While Abbott is better than most on that list, if not all, he refused to stand up for Ken Paxton until his impeachment fate was decided by the Texas Senate, less than two years after defeating careerist candidate Robert Francis “Beto” O’Rourke by 10.9%, or 883,443 votes in margin. Lisa Murkowski, a Democrat hiding behind a Republican family legacy represented fiercely independent and freedom-loving Alaska, was reelected by 15.2% in 2016 only to become an additional Senate face of the GOP anti-Trump resistance, right behind John McCain himself.
This is why I’ve become fond of referring to the Republican choke artists we’ve come to detest as the Vichy GOP, named after the Vichy French regime of the World War II period that sought to collaborate with Nazi Germany rather than dig in with the rest of the French people. Statesmanship is one thing, when elected officials seek the best possible outcome from a bad set of inputs and variables, and outright political treachery is another.

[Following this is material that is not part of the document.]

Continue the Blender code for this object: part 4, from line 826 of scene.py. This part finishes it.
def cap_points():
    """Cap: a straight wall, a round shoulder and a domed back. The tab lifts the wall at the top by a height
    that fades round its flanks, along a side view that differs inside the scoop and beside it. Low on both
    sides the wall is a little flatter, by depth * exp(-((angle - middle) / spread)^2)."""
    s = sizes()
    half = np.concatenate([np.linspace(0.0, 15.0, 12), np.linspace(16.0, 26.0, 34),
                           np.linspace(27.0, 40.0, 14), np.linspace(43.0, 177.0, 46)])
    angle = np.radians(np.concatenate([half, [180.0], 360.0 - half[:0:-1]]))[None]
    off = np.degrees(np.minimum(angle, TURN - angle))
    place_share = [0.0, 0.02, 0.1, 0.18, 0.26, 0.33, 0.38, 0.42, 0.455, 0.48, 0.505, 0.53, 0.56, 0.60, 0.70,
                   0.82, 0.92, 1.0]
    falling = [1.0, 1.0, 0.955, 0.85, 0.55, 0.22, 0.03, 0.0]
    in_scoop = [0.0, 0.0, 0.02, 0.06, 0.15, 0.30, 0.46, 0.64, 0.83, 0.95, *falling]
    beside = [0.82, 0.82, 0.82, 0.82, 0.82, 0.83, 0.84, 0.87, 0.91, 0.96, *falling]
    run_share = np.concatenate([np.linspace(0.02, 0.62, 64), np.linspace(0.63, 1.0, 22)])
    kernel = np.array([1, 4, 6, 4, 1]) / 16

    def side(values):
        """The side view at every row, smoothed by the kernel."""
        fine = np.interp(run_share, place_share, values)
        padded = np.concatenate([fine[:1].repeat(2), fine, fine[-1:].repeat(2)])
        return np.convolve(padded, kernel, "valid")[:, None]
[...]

While Democrats certainly use people and throw them scraps, like the black voter base that is now being traded in for the emerging illegal alien aspiring citizen voter base, they tend to do what they say they are going to do, especially when it pertains to the unending assaults on the rights of the American people, and using all guns on deck to attack their political opposition.

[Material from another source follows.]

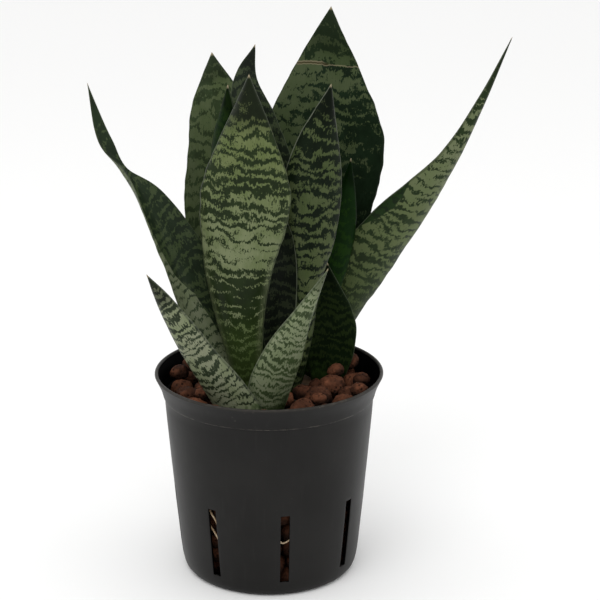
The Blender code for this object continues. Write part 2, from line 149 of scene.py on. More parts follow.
# How each leaf is marked. pale and dark are the ground and band colours of the outer face, pale_top the
# ground near the tip; inner_pale and inner_dark are those of the inner face. dense is how much of the ground
# the dark lines take, at even steps from foot to tip: none at 0, nearly all from 1 upward, never over 2.
# inner_dense is the same on the inner face; the shaded side adds to both on one side of the leaf as painted
# shade. spacing is the distance between lines in millimetres. base is the length of the green base, and its
# colour is given with it; on leaf_back_right_tall the base is long and dark, painted shade over the lower
# part of the leaf. margin is the strength of the pale line on the margins, margin_glow that of the paler edge
# beside it. tip is the length of the shaded tip and tip_shade what is left of its brightness. scar is how far
# along a dry crease runs across the leaf. wax is how strongly the skin mirrors the light.
LEAF_LOOKS = {
    "leaf_front_centre": dict(
        pale=(0.150, 0.174, 0.090), pale_top=(0.098, 0.122, 0.044), dark=(0.009, 0.016, 0.004),
        dense=[0.62, 0.66, 0.72, 0.78, 0.98, 0.15, 0.52, 0.80, 0.46, 0.46, 1.05, 1.6],
        base=62, base_and_shade_colour=(0.070, 0.115, 0.028), spacing=6.4, margin=0.10, margin_glow=0.45, tip=34,
        tip_shade=0.45),
    "leaf_centre_right": dict(
        pale=(0.060, 0.076, 0.032), pale_top=(0.054, 0.070, 0.029), dark=(0.0035, 0.007, 0.0028),
        dense=[0.7, 0.5, 0.42, 0.42, 0.48, 0.62, 0.58, 0.66, 1.3], base=10, spacing=7.2, margin=0.45, tip=22,
        tip_shade=0.5, wax=0.05),
    # leaf_back_right_tall: the long dark base and the shaded side are painted shade on the leaf's lower and
    # right part
    "leaf_back_right_tall": dict(
        inner_pale=(0.056, 0.073, 0.034), inner_dark=(0.0055, 0.012, 0.005),
        inner_dense=[0.8, 0.8, 0.80, 0.76, 0.70, 0.56, 0.50, 0.28, 0.66, 1.4], shaded_side=-0.55, base=165,
        base_and_shade_colour=(0.0040, 0.010, 0.0040), spacing=8.5, margin=0.10, tip=30, tip_shade=0.5, scar=184.0,
        wax=0.06),
    "leaf_right_leaning": dict(
        pale=(0.082, 0.104, 0.041), pale_top=(0.130, 0.150, 0.080), dark=(0.010, 0.019, 0.005),
        dense=[0.75, 0.72, 0.62, 0.50, 0.34, 0.26, 0.42, 0.95, 1.5], base=96,
        inner_pale=(0.010, 0.026, 0.005), inner_dark=(0.005, 0.012, 0.003), base_and_shade_colour=(0.024, 0.042, 0.008),
        spacing=6.5, margin=0.15, tip=30, tip_shade=0.5),
    "leaf_far_left": dict(
        pale=(0.150, 0.170, 0.102), dark=(0.024, 0.036, 0.016), inner_pale=(0.040, 0.056, 0.024),
        inner_dark=(0.009, 0.016, 0.007), dense=[0.3, 0.25, 0.2, 0.25, 0.3, 0.4, 1.5],
        inner_dense=[0.7, 0.62, 0.6, 0.6, 0.6, 0.8, 1.5], base=12, spacing=6.5, margin=0.25, tip=16),
    "leaf_back_left": dict(
        inner_pale=(0.086, 0.110, 0.052), inner_dark=(0.024, 0.037, 0.015),
        inner_dense=[0.7, 0.5, 0.45, 0.42, 0.36, 0.40, 0.34, 0.45, 1.5], base=20, spacing=7.5, margin=0.08),
    "leaf_back_centre": dict(
        inner_pale=(0.042, 0.055, 0.028), inner_dark=(0.008, 0.012, 0.007),
        inner_dense=[0.8, 0.7, 0.7, 0.62, 0.5, 0.55, 0.75, 1.5], base=20, spacing=6.5, margin=0.15),
    # leaf_inner_left and leaf_inner_right lie deep between other leaves: their very dark colours are painted
    # shade, and so are leaf_inner_right's bands closing up toward its tip
    "leaf_inner_left": dict(
        pale=(0.009, 0.021, 0.004), dark=(0.003, 0.009, 0.002), dense=[0.5, 0.5], base=20, spacing=8.0,
        margin=0.1, wax=0.02),
    "leaf_inner_right": dict(
        pale=(0.008, 0.024, 0.003), dark=(0.003, 0.011, 0.002), dense=[0.4, 0.5, 0.8, 1.4], base=20,
        spacing=8.0, margin=0.0, wax=0.02),
    "leaf_right_low": dict(
        inner_pale=(0.013, 0.022, 0.006), inner_dark=(0.003, 0.007, 0.002), inner_dense=[0.6, 0.55, 0.6, 0.9],
        base=16, spacing=4.6, margin=0.15, wax=0.03),
    "leaf_pup_right": dict(
        pale=(0.172, 0.196, 0.118), dark=(0.028, 0.042, 0.016), dense=[0.60, 0.42, 0.52, 0.46, 0.36, 0.3],
        base=8, spacing=4.4, margin=0.3),
    "leaf_pup_left": dict(
        pale=(0.190, 0.205, 0.132), dark=(0.016, 0.023, 0.011),
        dense=[0.14, 0.24, 0.42, 0.48, 0.46, 0.70, 1.6], base=4, spacing=5.0, margin=0.2, tip=24,
        tip_shade=0.42),
}
PLAIN_LOOK = dict(pale=(0.096, 0.120, 0.056), dark=(0.012, 0.022, 0.008), inner_pale=(0.040, 0.058, 0.024),
                  inner_dark=(0.008, 0.016, 0.006), dense=[0.8, 0.5, 0.45, 0.4, 0.5, 1.1],
                  inner_dense=[0.8, 0.6, 0.55, 0.5, 0.6, 1.1], shaded_side=0.0, base=20,
                  base_and_shade_colour=(0.026, 0.050, 0.011), spacing=7.0, margin=0.2, margin_glow=0.0,
                  tip=18, tip_shade=0.55, scar=None, wax=0.10)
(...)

Political treachery is a uniquely Republican problem. We have much to learn from our enemies, who possess the killer instinct required to follow through on their evil, anti-American, anti-freedom agenda. Take Kris Mayes, Arizona’s illegitimately elected Attorney General, for instance.
Mayes “won” her race against Abraham Hamadeh by 511 votes in November 2022, and that margin subsequently dwindled down to 280 after uncounted votes were miraculously found in Pinal County. That race between Mayes and Hamadeh was the closest one out of the four stolen from Hamadeh, Kari Lake (Governor), Mark Finchem (Secretary of State), and Blake Masters (U.S. Senate – and did everyone a major disservice by conceding a corrupt election).

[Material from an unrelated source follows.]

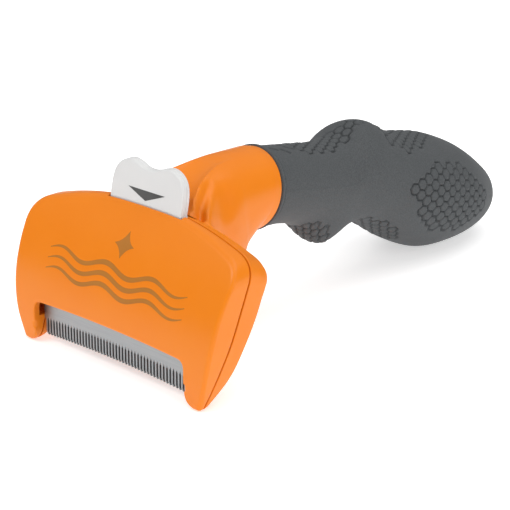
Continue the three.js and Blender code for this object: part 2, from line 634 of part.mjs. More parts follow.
function grip() {
  // the stations draw together towards the round end
  const rings = Array.from({ length: GRIP_STATIONS + 1 }, (_, i) => {
    const share = 1 - (1 - i / GRIP_STATIONS) ** 1.5;
    return gripRing(GAP / 2 + (GRIP_END - GAP / 2) * share, 1, 0, 28);
  });
  const mouth = rod(onAxis(-2, 0, 0), onAxis(CORE_START + 3, 0, 0), SOCKET_RADIUS, SOCKET_RADIUS, 24);
  addPiece('grip', loft(rings).subtract(coreBody(GAP)).subtract(mouth), rubber);
}

function handleCore() {
  const tenonEnd = onAxis(CORE_START + 2, 0, 0);
  const tenon = rod(onAxis(-SOCKET_DEPTH + 1, 0, 0), tenonEnd, TENON_RADIUS, TENON_RADIUS, 24);
  let body = coreBody(0).add(tenon);
  CORE_SCREW_PLACES.forEach((along) => {
    const up = coreMiddle(along);
    const right = CORE_SCREW.length / 2;
    const across = (x) => onAxis(along, x, up);
    const seat = right - CORE_SCREW.headDeep - GAP;
    body = body.subtract(rod(across(-right - 0.6), across(right + 0.6), CORE_SCREW.shank + GAP));
    body = body.subtract(rod(across(seat), across(40), CORE_SCREW.head + GAP));
  });
  const well = (up) => onAxis(-HANDLE_SCREW_AHEAD, 0, up);
  body = body.subtract(rod(well(-20), well(1.5), INSERT_RADIUS + GAP));
  addPiece('handle_core_left', body.subtract(box([-GAP / 2, -50, -50], [60, 300, 200])), blackPlastic);
  addPiece('handle_core_right', body.subtract(box([-60, -50, -50], [GAP / 2, 300, 200])), blackPlastic);
}

function coreMiddle(along) {
  return along < CORE_START + 11 ? 0 : (readAt(GRIP_TOP, along) + readAt(GRIP_LOW, along)) / 2;
}

function handleFasteners() {
  CORE_SCREW_PLACES.forEach((along, i) => {
    const start = onAxis(along, CORE_SCREW.length / 2, coreMiddle(along));
    screw(`core_screw_${i + 1}`, start, [-1, 0, 0], CORE_SCREW);
  });
  const level = (up) => onAxis(-HANDLE_SCREW_AHEAD, 0, up);
  const insert = rod(level(-8.4), level(1), INSERT_RADIUS)
    .subtract(rod(level(-9.5), level(0.2), HANDLE_SCREW.shank + GAP / 2));
  addPiece('handle_insert', insert, brass);
  const start = onAxis(-HANDLE_SCREW_AHEAD, 0, -HANDLE_SCREW_SEAT - HANDLE_SCREW.headDeep - GAP);
  const up = [0, -AXIS_Z, AXIS_Y];
  screw('handle_screw', start, up, HANDLE_SCREW);
}

// ---- assembly ----
frontCover();
rearHousing();
blade();
bladeClamp();
BLADE_SCREW_PLACES.forEach((x, i) => {
  const start = [x, CLAMP_FRONT + CLAMP_THICK + GAP / 2 + BLADE_SCREW.headDeep, BLADE_SCREW_HEIGHT];
  screw(`blade_screw_${i + 1}`, start, [0, -1, 0], BLADE_SCREW);
});
HOUSING_SCREW_PLACES.forEach(([x, z], i) => {
  screw(`housing_screw_${i + 1}`, [x, housingScrewHead(z), z], [0, -1, 0], HOUSING_SCREW);
});
ejectorBar();
ejectorLink();
rivets();
button();
returnSprings();
handleCore();
handleFasteners();
grip();

export default tool;
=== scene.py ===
"""Deshedding tool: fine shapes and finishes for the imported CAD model.

Shapes are drawn in the head's own millimetres, x across, y back from the skids' tips and z up from the
table, and each finished piece is then carried into the row frame in metres."""

import math

import bmesh
import bpy
import numpy as np
from mathutils import Matrix, Vector
from mathutils.geometry import delaunay_2d_cdt


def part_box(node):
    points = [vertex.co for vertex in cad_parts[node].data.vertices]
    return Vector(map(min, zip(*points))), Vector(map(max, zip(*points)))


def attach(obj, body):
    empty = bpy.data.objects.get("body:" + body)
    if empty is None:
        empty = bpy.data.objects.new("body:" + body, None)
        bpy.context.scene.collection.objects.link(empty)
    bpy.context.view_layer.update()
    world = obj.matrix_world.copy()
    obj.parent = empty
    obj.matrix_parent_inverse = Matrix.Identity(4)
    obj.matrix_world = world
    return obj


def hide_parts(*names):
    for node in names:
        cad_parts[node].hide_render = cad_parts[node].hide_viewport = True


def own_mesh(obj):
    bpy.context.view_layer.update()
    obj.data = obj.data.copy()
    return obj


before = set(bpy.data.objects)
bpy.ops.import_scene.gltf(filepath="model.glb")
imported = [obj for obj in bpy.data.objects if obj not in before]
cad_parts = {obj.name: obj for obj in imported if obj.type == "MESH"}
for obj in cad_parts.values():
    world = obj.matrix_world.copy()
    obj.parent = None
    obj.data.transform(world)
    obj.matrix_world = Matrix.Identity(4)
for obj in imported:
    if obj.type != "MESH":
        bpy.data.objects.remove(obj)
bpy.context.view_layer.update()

MM = 0.001
FACE_REACH = 0.8                     # how far the face bulges ahead of the skids' tips
ORIGIN_Y = -(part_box("front_cover")[0].y / MM + FACE_REACH)

# ---- driving dimensions, in millimetres ----
GAP = 0.3                            # between neighbouring pieces
SEAM_GAP = 0.32                      # from the seam's middle to each shell
WALL = 2.2                           # thickness of the shells
CUT_PAST = 4.0                       # how far a cutter reaches past the seam
HEAD_TOP = 51.8                      # height of the arch in its middle
ARCH_END = (39.8, 46.0)              # where the arch runs into the round corner
CORNER = (46.4, 44.0)                # the point that the round corner is drawn towards
# the head's side as (half width, height), then its face, seam and back as (depth, height)
SIDE = [(39.9, 0), (42.7, 10), (44.3, 20), (45.1, 30), (45.7, 37.5)]
FACE_LINE = [(0, 0), (-0.8, 10), (0.1, 20), (2.9, 30), (8, 40), (15.8, 50), (18.6, 53)]
SEAM_LINE = [(1.7, 0), (4.9, 10), (8.9, 20), (12.4, 30), (15.6, 40), (18.9, 50), (19.9, 53)]
BACK_LINE = [(3.3, 0), (11, 7.8), (16.3, 18), (21.5, 30), (24.2, 42), (26, 53)]
WINDOW_HALF = 33.7
WINDOW_TOP = (14.9, 15.7)            # height of the front shell's window at its sides and in its middle
BACK_EDGE = (12.2, 13.0)             # the same for the rear shell's lower edge
SKID_BLOCK = 9.0                     # the skids are solid up to this height

BLADE_FRONT, BLADE_THICK, BLADE_HALF, BLADE_TOP = 3.2, 1.2, 33.3, 23.2
TOOTH_COUNT, TOOTH_LENGTH, SLOT_SHARE = 47, 6.6, 0.46
TOOTH_TIP = (1.8, 2.9)               # height of the tips at the blade's ends and in its middle
TIP_BEVEL = 1.3                      # height of the ground bevel at a tooth's tip
SLOT_POINT = 1.1                     # height of the pointed end of a slot
BLADE_HOLES, BLADE_HOLE_UP, BLADE_HOLE = (-25, 0, 25), 21.5, 1.3

EJECTOR_TRAVEL = 11.5
BUTTON_FRONT, BUTTON_THICK = 17.1, 3.1
BUTTON_LEAN, LEAN_START = 0.2, 51.0  # how far the button leans back per millimetre above this height
BUTTON_HALF, BUTTON_LOW = 15.6, 44.4
BUTTON_OVER = 70.0                   # the shaft's cutter reaches up past the button to here
BUTTON_EDGE = [(15.6, 50), (15.7, 54), (15.4, 57.5), (14.5, 60.2), (12.3, 62.5), (8.9, 63.7), (5.6, 63.2),
               (2.7, 62.2), (0, 61.85)]
BUTTON_ROUND = 0.5                   # rounding of the button's edges
PAD_LOW = 49.2                       # the thumb pad ends and the thinner stem starts below this height
STEM_BACK = 20.7
SHAFT_ROOM, SHAFT_FRONT = 0.6, 0.4   # free space beside and ahead of the button
RIVET_BACK = 24.1                    # the room behind the button's stem reaches back to here
LINK_ROOM = [(17.6, 24.9), (23.1, 30.9), (RIVET_BACK, 32.1)]    # the room that the link bends through
TOP_FALL, FALL_START, FALL_FADE = 0.5, 32.0, 12.0    # slope of the rear shell's top behind the seam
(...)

Despite having what amounts to roughly a quarter-million likely fraudulent ballots in her quiver, Mayes held on to the victory because 8,000 Election Day provisional ballots went uncounted. Election Day turnout in Arizona exceeded 3:1 in favor of registered Republicans. Even if those 8,000 ballots only went to Hamadeh at a 2:1 clip, he would have still won the race by more than 2,000 votes. I respect Hamadeh but think it is a poor use of his platform to run for the U.S. House this year when, at just 32 years old, he was (and is) the closest of all candidates nationally to overturning a high-profile stolen election, and I’ve told him that in person – that he should stay put and fight for his rightful position.
What is it that we should be learning from the uber-corrupt Mayes, Arizona’s new top cop? Number one, I struggle to paint a starker contrast between “elected” Democrats and Republicans elected in landslides than that between Mayes and any GOP officials who have been elected in blowouts yet continuously waffle on the tough decisions. Mayes is widely perceived as illegitimate, and rightly so, and therefore possesses zero mandate. A political mandate is something that comes from the public that says, “we see you, we heard you loud and clear, and here is your huge margin of victory to do exactly what you said you would do.”
Since swearing in early last year, Mayes has used the full weight of her office to stomp on any dissidents who would seek to upend her election, and does so in the name of our democracy. Cochise County Supervisors Peggy Judd and Tom Crosby have both been charged with felonies for election interference in seeking to delay the certification of the 2022 election results, and the Mohave County Supervisors have been coerced and threatened by her office into backing away from the unthinkable – a hand count of 2024 election ballots. Mayes, one of America’s most unrepentant villains, now reportedly has plans to prosecute the alternate slate of electors presented in the aftermath of the corrupt 2020 presidential quasi-election, and will have a say in the emerging entrapment scandal surrounding the ouster of State Representative Austin Smith.
Her office cares little to nothing about the litany of legitimate issues impacting Arizona and her citizens, and those issues are vast. She’s not concerned with that, because she is doing the bidding of her masters to upend, not enforce, the rule of law, exempt herself from rightful scrutiny, and put down any potential citizen uprising against the overreach of her corrupt and compromised office.